Rafīq Habīb, vice president of the Muslim Brotherhood’s Freedom and Justice Party, called the position “nothing more than the continued policy of U.S. interference in the affairs of other countries in the region.”

After toppling President Hosni Mubarāk, he said, Egyptians will not stand for “meddling in their affairs.”

Even Coptic officials are rejecting the move from Washington that is ostensibly in their interest.

“We seek God’s protection and nobody else’s,” said Bishop Marqus of Shubr al-Khayma 

The envoy is meant to be a voice for religious minorities in the near East and South Central Asia, an area stretching from Morocco to Afghanistan. The envoy will hold the rank of ambassador, and should be a recognized expert in the region, the proposal's backers say.

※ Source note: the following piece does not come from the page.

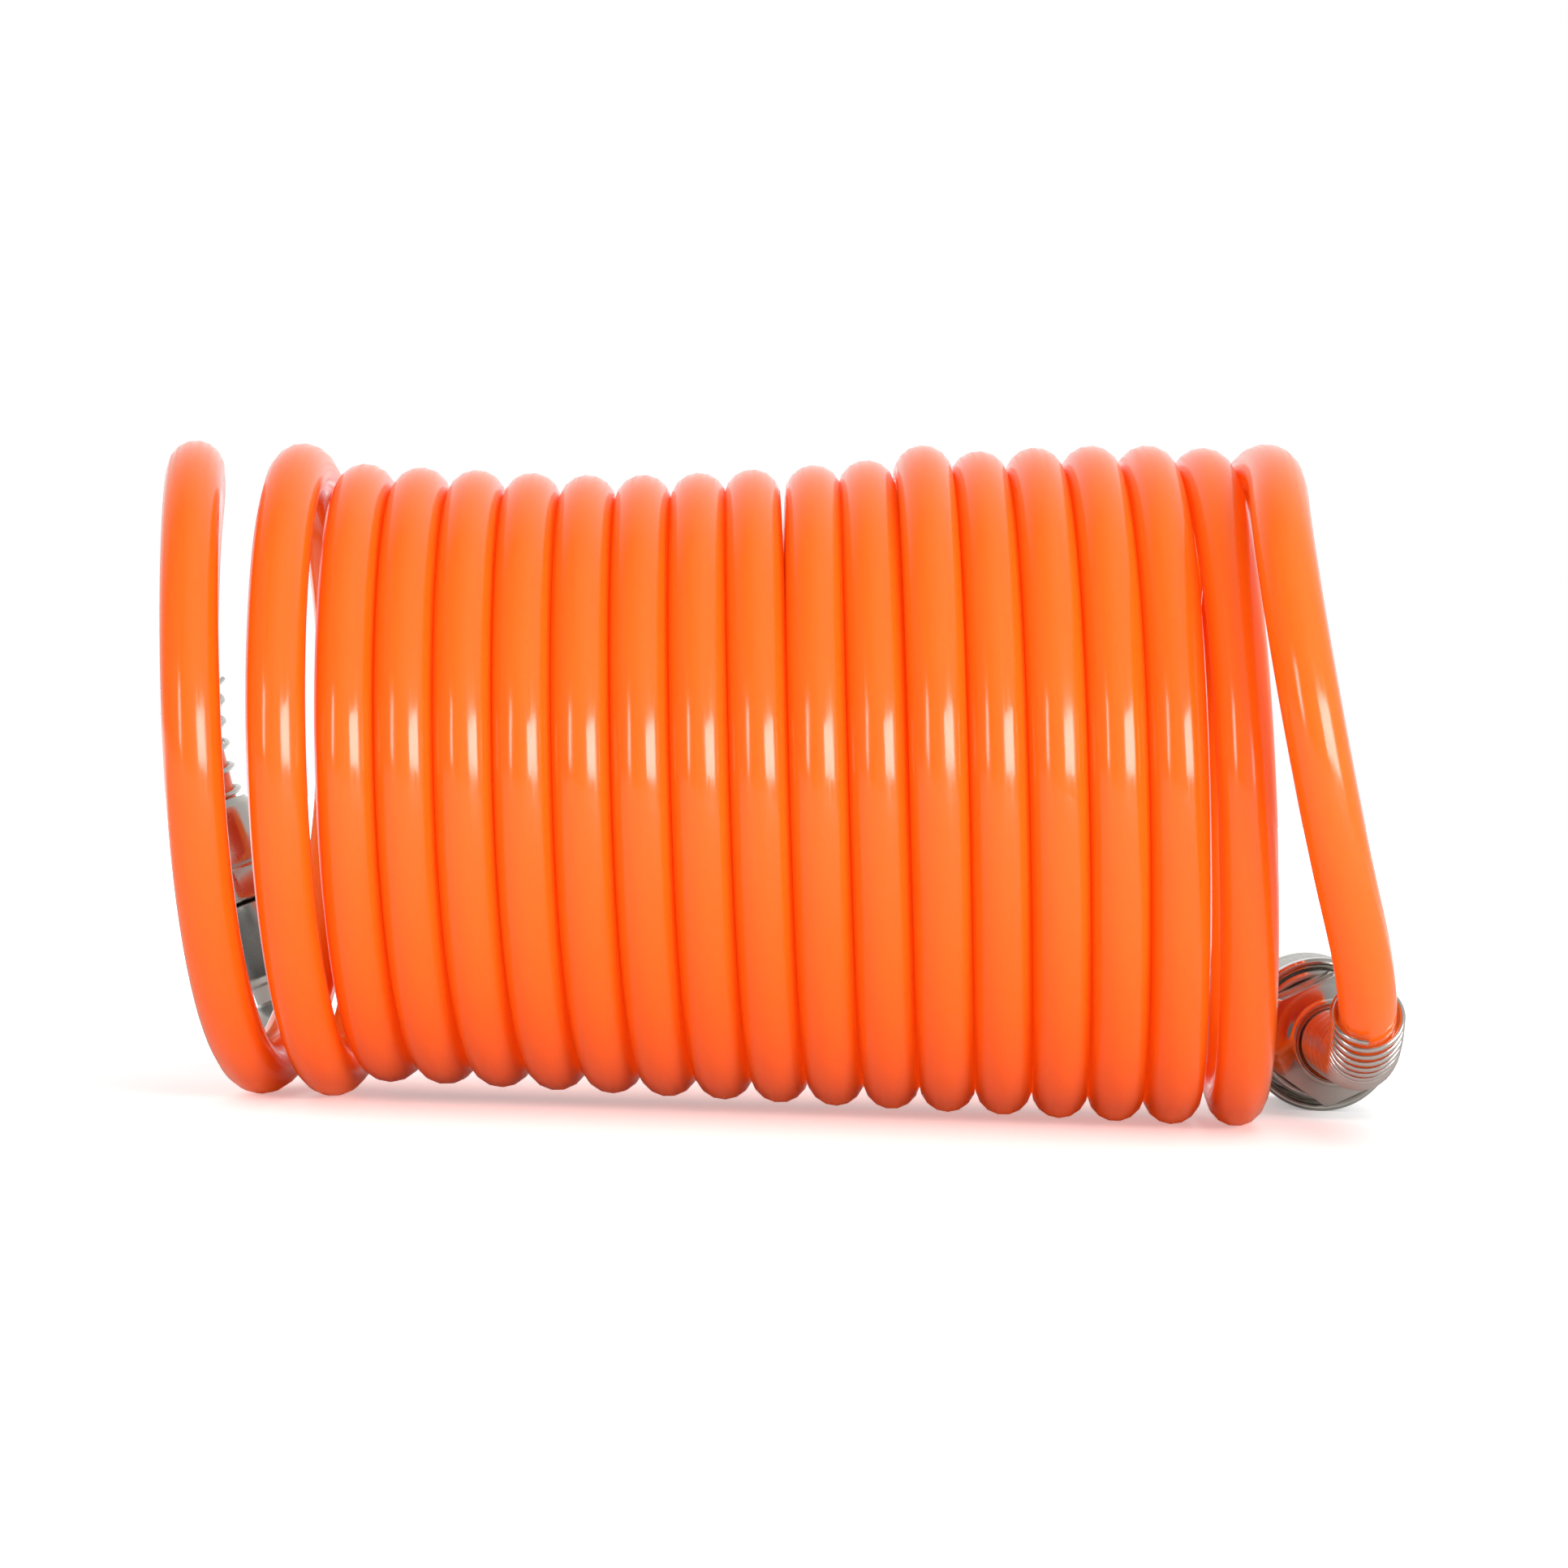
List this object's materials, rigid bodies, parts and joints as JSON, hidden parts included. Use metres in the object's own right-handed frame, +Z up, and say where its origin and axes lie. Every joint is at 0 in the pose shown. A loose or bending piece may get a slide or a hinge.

No potential appointees have been named.

The envoy’s responsibilities will include protecting the rights of groups such as Ahmadiyyas in Pakistan, Christians in Iraq, Bahā'īs throughout the region, and Copts in Egypt, according to the bill introduced in the House of Representatives.

In July, the 435-member House voted 402 to 20 to require that President Barack Obama instate the post. The bill still needs to go before the other half of Congress, the Senate.

Spurred by attacks on Christians in Iraq and the bombing of the Two Saints Coptic Church in Alexandria on New Year’s Eve, Eshoo and Rep. Frank Wolf, a Republican from Virginia, introduced the bill in January. Since then, in Egypt’s revolution security vacuum, several instances of sectarian violence have wracked parts of the capital and other cities, killing dozens.

With the support of both Republicans and Democrats, the envoy position stands a good chance of getting the green light.

Eshoo said the envoy will elevate the issue of religious freedom and will report directly to the secretary of state, sometimes recommending action from the U.S. government. The position, if approved, will exist until 2015, at which point its necessity will be reassessed.

Eshoo, who is of Assyrian and Armenian descent and whose parents immigrated to the U.S., fleeing persecution, said she hopes the envoy will promote tolerance and religious pluralism in the region.

“I’m hopeful that the special envoy created by this legislation will elevate the crisis of the Middle East’s religious minorities, giving them the diplomatic attention they so badly need and deserve,” said Eshoo immediately following the House vote approving the bill.

The U.S. State Department could not be reached for comment.

The envoy proposition comes at a time when Egyptians are hostile to any U.S. involvement in the country.

Still remembering the U.S. government’s stalwart support for Mubarāk until his last hours, many Egyptians see any of America’s foreign policy moves as attempts to set up another obedient allied regime.

Others, swayed by the rhetoric of politicians who accuse the protest movement as being funded by American agents, see it as another cause for suspicion.

The whole attempt is ill-timed and ill-conceived, according to Nadia Mostafa, professor of international relations at the University of Cairo. Human rights issues, she said, have increasingly motivated diplomacy in recent decades. This is sometimes to good ends, but not always.

But in Egypt’s case, according to Mostafa, the plan could backfire, as sectarianism and extremism tend to rise in correlation with foreign intervention in the Middle East. The greater the interference, she said, the more legitimacy extremist and militant groups have in vilifying the U.S.

“In this time after the revolution, when everyone is talking about a new independent foreign policy, some sort of action such as this will have a negative impact,” she said. “I think it will raise more and more extremism among Muslims.”

The proposition is also indicative of the sort of selective support for human rights that America gives, according to Mostafa. She said the U.S. tends to supports those who resemble it culturally and ideologically.

“Why do we not hear about the U.S. defending the rights of Islamists to be part of the political process?” she said. “These are the same imperialistic tools.”